======== DATA SHOWN

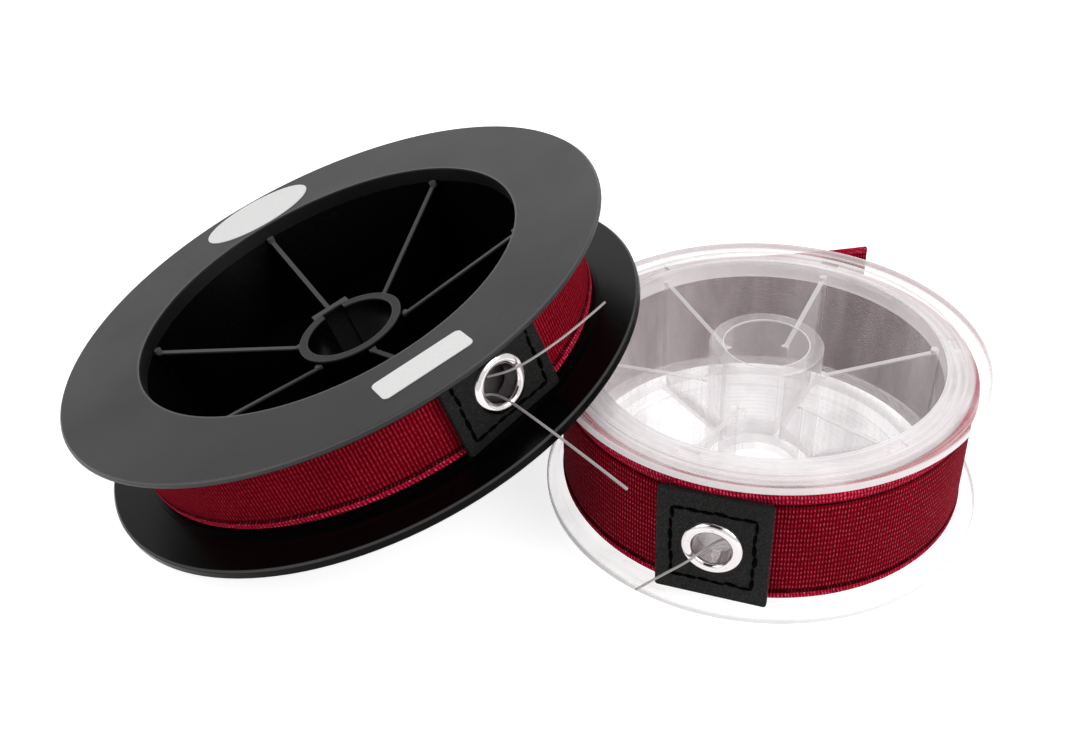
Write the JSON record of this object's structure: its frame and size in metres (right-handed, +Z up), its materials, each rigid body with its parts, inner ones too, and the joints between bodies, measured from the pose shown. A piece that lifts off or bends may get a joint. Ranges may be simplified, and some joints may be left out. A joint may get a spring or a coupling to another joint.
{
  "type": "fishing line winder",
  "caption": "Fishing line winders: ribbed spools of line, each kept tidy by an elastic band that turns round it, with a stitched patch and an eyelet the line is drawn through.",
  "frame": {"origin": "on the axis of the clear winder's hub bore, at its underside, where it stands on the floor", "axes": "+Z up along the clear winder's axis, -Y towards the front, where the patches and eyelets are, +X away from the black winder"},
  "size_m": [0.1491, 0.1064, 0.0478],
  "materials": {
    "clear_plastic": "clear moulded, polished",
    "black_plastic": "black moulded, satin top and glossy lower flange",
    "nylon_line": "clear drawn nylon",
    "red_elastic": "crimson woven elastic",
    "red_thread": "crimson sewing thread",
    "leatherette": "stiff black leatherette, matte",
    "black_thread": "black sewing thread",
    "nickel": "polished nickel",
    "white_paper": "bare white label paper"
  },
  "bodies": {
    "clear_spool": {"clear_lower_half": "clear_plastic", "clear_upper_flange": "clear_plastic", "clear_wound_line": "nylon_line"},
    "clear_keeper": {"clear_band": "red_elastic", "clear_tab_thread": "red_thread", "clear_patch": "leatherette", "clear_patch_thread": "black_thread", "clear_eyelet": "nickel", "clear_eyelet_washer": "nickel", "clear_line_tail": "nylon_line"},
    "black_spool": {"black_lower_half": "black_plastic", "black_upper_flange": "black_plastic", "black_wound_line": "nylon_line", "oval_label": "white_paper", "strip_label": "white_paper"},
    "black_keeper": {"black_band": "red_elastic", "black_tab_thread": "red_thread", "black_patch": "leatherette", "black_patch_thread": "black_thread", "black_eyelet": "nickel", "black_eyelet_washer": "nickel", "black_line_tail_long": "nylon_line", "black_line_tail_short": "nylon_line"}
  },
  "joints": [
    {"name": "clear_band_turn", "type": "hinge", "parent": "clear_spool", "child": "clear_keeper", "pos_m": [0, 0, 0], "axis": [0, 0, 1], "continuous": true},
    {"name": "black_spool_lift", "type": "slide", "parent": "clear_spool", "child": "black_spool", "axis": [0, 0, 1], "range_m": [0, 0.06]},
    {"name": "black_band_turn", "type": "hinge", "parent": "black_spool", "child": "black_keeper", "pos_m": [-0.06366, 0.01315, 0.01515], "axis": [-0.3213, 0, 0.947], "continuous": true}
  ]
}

================

## EXERCISE DETAILS
Take the listing above and set it down exactly.

## ANSWER IN FULL
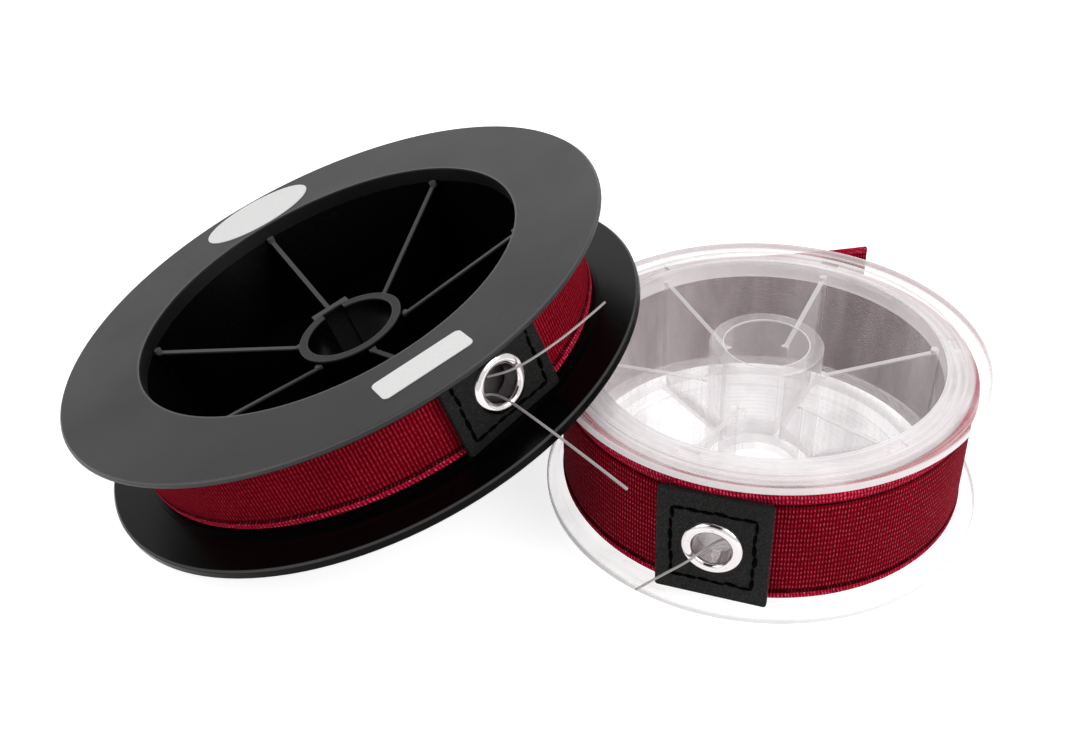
Write the JSON record of this object's structure: its frame and size in metres (right-handed, +Z up), its materials, each rigid body with its parts, inner ones too, and the joints between bodies, measured from the pose shown. A piece that lifts off or bends may get a joint. Ranges may be simplified, and some joints may be left out. A joint may get a spring or a coupling to another joint.
{
  "type": "fishing line winder",
  "caption": "Fishing line winders: ribbed spools of line, each kept tidy by an elastic band that turns round it, with a stitched patch and an eyelet the line is drawn through.",
  "frame": {"origin": "on the axis of the clear winder's hub bore, at its underside, where it stands on the floor", "axes": "+Z up along the clear winder's axis, -Y towards the front, where the patches and eyelets are, +X away from the black winder"},
  "size_m": [0.1491, 0.1064, 0.0478],
  "materials": {
    "clear_plastic": "clear moulded, polished",
    "black_plastic": "black moulded, satin top and glossy lower flange",
    "nylon_line": "clear drawn nylon",
    "red_elastic": "crimson woven elastic",
    "red_thread": "crimson sewing thread",
    "leatherette": "stiff black leatherette, matte",
    "black_thread": "black sewing thread",
    "nickel": "polished nickel",
    "white_paper": "bare white label paper"
  },
  "bodies": {
    "clear_spool": {"clear_lower_half": "clear_plastic", "clear_upper_flange": "clear_plastic", "clear_wound_line": "nylon_line"},
    "clear_keeper": {"clear_band": "red_elastic", "clear_tab_thread": "red_thread", "clear_patch": "leatherette", "clear_patch_thread": "black_thread", "clear_eyelet": "nickel", "clear_eyelet_washer": "nickel", "clear_line_tail": "nylon_line"},
    "black_spool": {"black_lower_half": "black_plastic", "black_upper_flange": "black_plastic", "black_wound_line": "nylon_line", "oval_label": "white_paper", "strip_label": "white_paper"},
    "black_keeper": {"black_band": "red_elastic", "black_tab_thread": "red_thread", "black_patch": "leatherette", "black_patch_thread": "black_thread", "black_eyelet": "nickel", "black_eyelet_washer": "nickel", "black_line_tail_long": "nylon_line", "black_line_tail_short": "nylon_line"}
  },
  "joints": [
    {"name": "clear_band_turn", "type": "hinge", "parent": "clear_spool", "child": "clear_keeper", "pos_m": [0, 0, 0], "axis": [0, 0, 1], "continuous": true},
    {"name": "black_spool_lift", "type": "slide", "parent": "clear_spool", "child": "black_spool", "axis": [0, 0, 1], "range_m": [0, 0.06]},
    {"name": "black_band_turn", "type": "hinge", "parent": "black_spool", "child": "black_keeper", "pos_m": [-0.06366, 0.01315, 0.01515], "axis": [-0.3213, 0, 0.947], "continuous": true}
  ]
}